APL Colloquium

April 12, 2006

Colloquium Topic: Sleep, Fatigue, and Stress: Monitoring Human Behavioral Capability

Optimal human behavioral capability is now required 24-7 in a wide range of industries and safety-sensitive areas (e.g. energy generation, health care, military operations, security, space flight, transportation). However the ability of humans to perform effectively at all hours of the day and night, or over prolonged periods, or under stress is limited by endogenous biological forces. This talk will review the manner in which fatigue and stress erode human performance, and approaches to detecting and preventing this erosion using novel technological and biological techniques to track human operators and intervene when appropriate.

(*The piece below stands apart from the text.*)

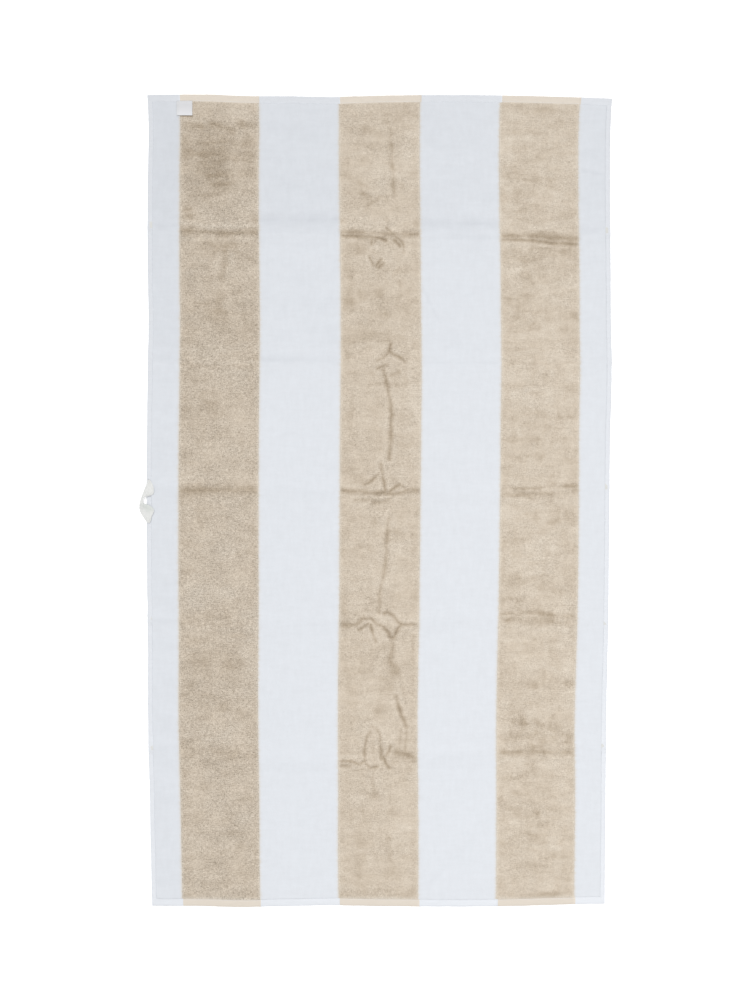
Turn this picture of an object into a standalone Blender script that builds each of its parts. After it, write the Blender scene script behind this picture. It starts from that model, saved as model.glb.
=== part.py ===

Colloquium Speaker: David F. Dinges

David F. Dinges, Ph.D., is Professor and Chief of the Division of Sleep and Chronobiology, and Director of the Unit for Experimental Psychiatry in the Department of Psychiatry, and Associate Director of the Center for Sleep and Respiratory Neurobiology at the University of Pennsylvania School of Medicine. His research focuses on sleep and circadian neurobiology and his laboratory performs a wide range of experiments involving intensive physiological and behavioral monitoring of humans undergoing performance stressors and acute or prolonged perturbations. The focus is on the causes of human cognitive and neurobehavioral performance failure due to stress, sleep loss and disturbances of circadian rhythms, and the implications of these unmitigated effects on health and safety. He has over 175 publications and during the past 29 years his research has been supported by grants from the NIH, NASA and the National Space Biomedical Research Institute (NSBRI), AFOSR, DoD, DoT, and the Department of Homeland Security. His research has also been focused on developing technologies for unobtrusive monitoring of human behavioral capability validating behavioral, technological and pharmacological interventions for these effects. His research has been extensively used to manage sustained operations in various environments, and to advise Federal and private regulatory policies regarding duty hours and fatigue management. Dr. Dinges currently leads the Neurobehavioral and Psychosocial Factors research area for the NSBRI. He is a member of the NIH NINR Council. He has been President of the Sleep Research Society and served on the Board of Directors of the American Academy of Sleep Medicine and the National Sleep Foundation. He currently serves as President of the World Federation of Sleep Research and Sleep Medicine Societies. He has been the recipient of numerous awards for teaching and research, including the 2004 Decade of Behavior Research Award from the American Psychological Association.